Thursday, September 24, 2009

An Introduction to the Need for Socialism, And One Proposal

When I was in college back in the late 80s, I wrote a paper on the coming robotics revolution and its potential social impact.  My conclusion was that the revolution would require changes in how our society distributes the rewards of production.  Robotics enthusiasts and classical capitalist economists all enthused that robotics would bring productivity boosts like prior technological revolutions in the means of production.  But my contention was that unlike those earlier technological revolutions, the robotics revolution (and the high-tech information revolution along with it) would not just make workers more productive, it would replace workers.  What would those workers do instead?

We are seeing these results.  Peter Huber over at Forbes (it was the only decent choice in the waiting room of the ER when Kylie was seen there) wrote a little piece recently that whimsically illustrates the phenomenon.  He talks about all the things his new domestic robots do, and how these robots have caused a drastic reduction in the utilization of human housekeeping labor.  First, robots replaced factory workers.  Instead of having a few thousand workers manning machines to kick out a car, four guys sitting in a control room oversee a factory full of robots.  Now robots are moving into our homes, like in the Jetsons.  What are the workers to do instead?

But at the end of his piece, he hits the nub.  "Washington's choice now is between a jobless recovery and no U.S. recovery at all."  Now, this jobless recovery is fine for Peter Huber.  He is writing for corporate hotshots and rich guys.  What do they fucking care if the recovery produces no new jobs?  Good for them!  If economic activity goes up, and wages can stay where they were at the depth of the recession, their profits go even higher, and they get richer.  So yeah, a jobless recovery is fine for the Peter Hubers of the world -- just as the jobless boom was.  That's the secret: the US economy was not creating jobs during the boom, either.

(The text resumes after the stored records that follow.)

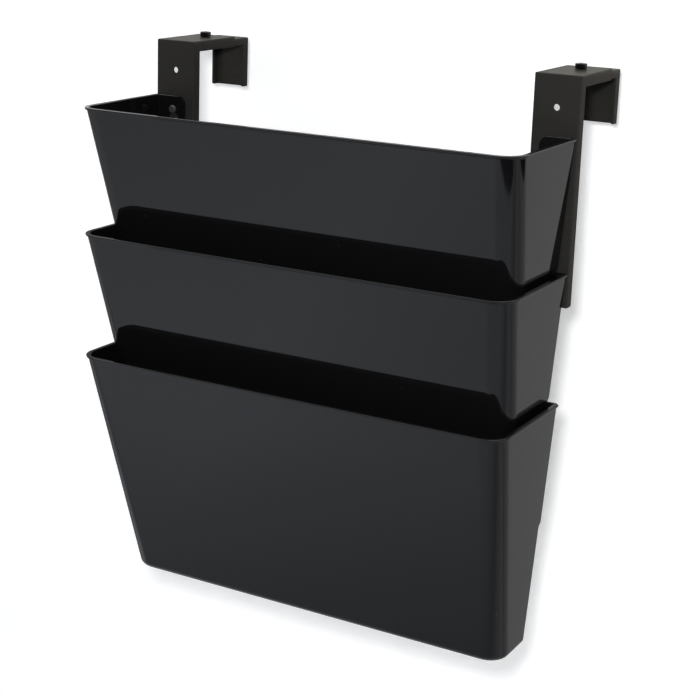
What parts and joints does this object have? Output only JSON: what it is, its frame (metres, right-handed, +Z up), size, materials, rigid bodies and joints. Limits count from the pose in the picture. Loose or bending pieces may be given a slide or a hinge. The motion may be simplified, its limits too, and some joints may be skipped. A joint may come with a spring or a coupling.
{
  "type": "wall file",
  "caption": "Stacked tapered letter-size file pockets, nested into each other, on adjustable hangers that hook over the top edge of an office partition.",
  "frame": {"origin": "on the front top edge of the partition that the file hangs on, midway between the hangers", "axes": "+Z up, +X along the partition to the right of someone facing the file, -Y out of the partition towards that person; the partition lies behind Y = 0 and below Z = 0"},
  "size_m": [0.3298, 0.1739, 0.3984],
  "materials": {
    "pocket_plastic": "polished black injection moulding",
    "hanger_paint": "satin black paint on bent sheet steel",
    "black_screws": "black oxide steel",
    "zinc_nuts": "zinc plate"
  },
  "bodies": {
    "pocket_stack": {"top_pocket": "pocket_plastic", "middle_pocket": "pocket_plastic", "bottom_pocket": "pocket_plastic", "left_strap": "hanger_paint", "right_strap": "hanger_paint", "left_clamp_nut": "zinc_nuts", "right_clamp_nut": "zinc_nuts", "left_top_screw": "black_screws", "right_top_screw": "black_screws", "left_middle_screw": "black_screws", "right_middle_screw": "black_screws", "left_bottom_screw": "black_screws", "right_bottom_screw": "black_screws", "left_top_nut": "zinc_nuts", "right_top_nut": "zinc_nuts", "left_middle_nut": "zinc_nuts", "right_middle_nut": "zinc_nuts", "left_bottom_nut": "zinc_nuts", "right_bottom_nut": "zinc_nuts"},
    "left_hook": {"left_rear_hook": "hanger_paint"},
    "right_hook": {"right_rear_hook": "hanger_paint"},
    "left_clamp": {"left_clamp_screw": "black_screws"},
    "right_clamp": {"right_clamp_screw": "black_screws"}
  },
  "joints": [
    {"name": "left_hook_slide", "type": "slide", "parent": "pocket_stack", "child": "left_hook", "axis": [0, 1, 0], "range_m": [-0.0095, 0.0205]},
    {"name": "right_hook_slide", "type": "slide", "parent": "pocket_stack", "child": "right_hook", "axis": [0, 1, 0], "range_m": [-0.0095, 0.0205]},
    {"name": "left_clamp_turn", "type": "hinge", "parent": "pocket_stack", "child": "left_clamp", "pos_m": [-0.14825, 0.0315, 0.0078], "axis": [0, 0, 1], "continuous": true},
    {"name": "right_clamp_turn", "type": "hinge", "parent": "pocket_stack", "child": "right_clamp", "pos_m": [0.14825, 0.0315, 0.0078], "axis": [0, 0, 1], "continuous": true}
  ]
}
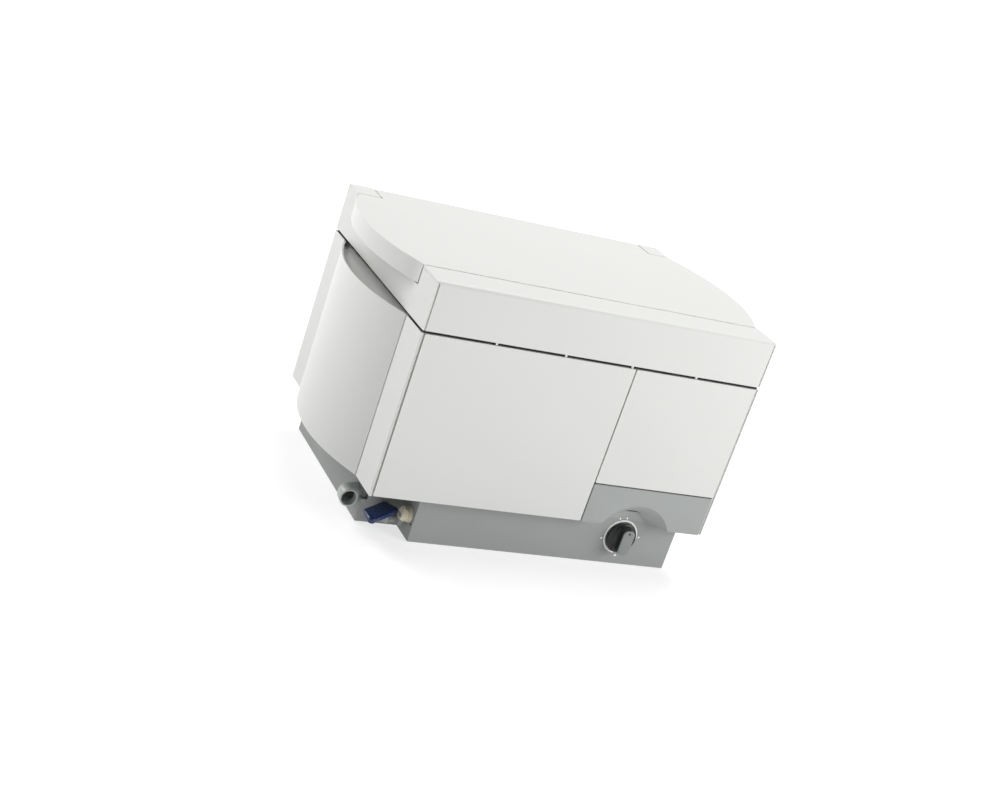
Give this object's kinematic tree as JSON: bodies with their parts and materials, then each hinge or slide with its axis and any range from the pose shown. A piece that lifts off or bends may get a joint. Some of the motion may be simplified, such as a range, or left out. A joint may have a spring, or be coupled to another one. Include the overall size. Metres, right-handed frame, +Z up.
{
  "type": "spectrophotometer",
  "caption": "Bench-top spectrophotometer with bowed sides, lift-up lid over a sample well, drop-down front door, wavelength dial, tap and drain elbow.",
  "frame": {"origin": "centre of the footprint on the bench, under the middle of the body", "axes": "+X to the right seen from the front, -Y towards the front, +Z up"},
  "size_m": [0.45, 0.287, 0.289],
  "materials": {
    "painted_panel": "satin off-white powder coat",
    "grey_plastic": "mid grey moulded, fine texture",
    "light_grey_plastic": "light grey moulded, semi gloss",
    "rubber": "matt black",
    "zinc_steel": "zinc plated sheet",
    "bright_steel": "ground steel",
    "black_paint": "matt black",
    "black_plastic": "black moulded, satin",
    "white_print": "white print",
    "brass": "machined",
    "aluminium": "machined",
    "mirror": "polished",
    "glass": "clear",
    "board": "green solder resist",
    "cream_plastic": "cream moulded",
    "blue_plastic": "dark blue moulded",
    "tube": "translucent silicone"
  },
  "bodies": {
    "case": {"left_front_post": "painted_panel", "right_front_post": "painted_panel", "left_side_cover": "painted_panel", "right_side_cover": "painted_panel", "left_rear_post": "painted_panel", "right_rear_post": "painted_panel", "rear_panel": "painted_panel", "right_panel": "painted_panel", "upper_frame": "painted_panel", "upper_front_cover": "painted_panel", "slot_spacers": "painted_panel", "deck_plate": "painted_panel", "base_tub": "grey_plastic", "control_fascia": "grey_plastic", "drain_elbow": "light_grey_plastic", "drain_nut": "light_grey_plastic", "feet": "rubber", "lid_seal": "rubber", "slot_trim": "rubber", "front_bumper": "rubber", "chassis_plate": "zinc_steel", "corner_pillars": "zinc_steel", "door_lugs": "zinc_steel", "lamp_house": "zinc_steel", "power_supply": "zinc_steel", "mirror_bracket": "zinc_steel", "hinge_pins": "bright_steel", "panel_screws": "bright_steel", "inlet_pins": "bright_steel", "front_frame": "black_paint", "sample_well": "black_paint", "monochromator_box": "black_paint", "monochromator_lid": "black_paint", "slit_plates": "black_paint", "detector": "black_paint", "fan_frame": "black_plastic", "power_inlet": "black_plastic", "dial_print": "white_print", "dial_bush": "brass", "cell_block": "aluminium", "mirrors": "mirror", "flow_cell": "glass", "lamp": "glass", "main_board": "board", "tap_body": "cream_plastic", "sample_tubes": "tube"},
    "lid": {"lid": "painted_panel"},
    "door": {"left_door": "painted_panel", "door_pins": "bright_steel"},
    "dial": {"dial_knob": "black_plastic", "dial_cap": "grey_plastic", "dial_shaft": "bright_steel", "dial_pinion": "brass"},
    "turret": {"sector_gear": "brass", "grating_shaft": "bright_steel", "grating_mount": "aluminium", "grating": "mirror"},
    "tap": {"tap_lever": "blue_plastic"},
    "fan": {"fan_rotor": "black_plastic"},
    "rocker": {"power_rocker": "black_plastic"}
  },
  "joints": [
    {"name": "lid_hinge", "type": "hinge", "parent": "case", "child": "lid", "pos_m": [0, 0.1335, 0.279], "axis": [-1, 0, 0], "range_deg": [0, 80]},
    {"name": "door_drop", "type": "hinge", "parent": "case", "child": "door", "pos_m": [-0.0759, -0.1375, 0.061], "axis": [1, 0, 0], "range_deg": [0, 90]},
    {"name": "dial_turn", "type": "hinge", "parent": "case", "child": "dial", "pos_m": [0.113, -0.1335, 0.0342], "axis": [0, 1, 0], "range_deg": [-150, 90]},
    {"name": "grating_turn", "type": "hinge", "parent": "case", "child": "turret", "pos_m": [0.113, -0.0435, 0.0902], "axis": [0, 1, 0], "range_deg": [-15, 24]},
    {"name": "tap_turn", "type": "hinge", "parent": "case", "child": "tap", "pos_m": [-0.1565, -0.103, 0.022], "axis": [0, 0, 1], "range_deg": [-20, 35]},
    {"name": "fan_spin", "type": "hinge", "parent": "case", "child": "fan", "pos_m": [-0.095, 0.1265, 0.15], "axis": [0, 1, 0], "continuous": true},
    {"name": "rocker_tip", "type": "hinge", "parent": "case", "child": "rocker", "pos_m": [0.078, 0.1365, 0.088], "axis": [1, 0, 0], "range_deg": [-14, 0]}
  ],
  "couplings": [
    {"joint": "grating_turn", "follows": "dial_turn", "ratio": -0.14286}
  ]
}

The answer is always glib: education and retraining.  OK, but there are millions of people who are simply not able to learn what it takes to perform high tech jobs.  There are brain people and muscle people.  In every preceding age of human history, society needed muscle people every bit as much as it needed brain people.  But in the new age, that is no longer the case.  The muscle jobs are being replaced.  What are the muscle people to do?  Heck, even police and army robots are being developed!

I keep asking this question, and nobody gives me an answer.

I now turn to corporations.  The corporate form was a great invention for producing wealth.  By externalizing the risks of capital ventures, the corporation allows guys with money to invest that money with little fear of ruin.  The consequences of their risks are not borne  by their personal assets, they are borne by the people who did business willingly or unwillingly with the corporation.  In the beginning, corporations were required to return some benefit to society, because the lawmakers recognized what they were doing.  Down the years, however, the requirements on corporations have gradually been shed, to the point now where they are able to move their offices and capital around the globe in such a way as to not have to return even taxes to the society.  And an army of talking heads has produced an ideology that society has bought into that says a corporation's ONLY duty is to maximize the income of its shareholders.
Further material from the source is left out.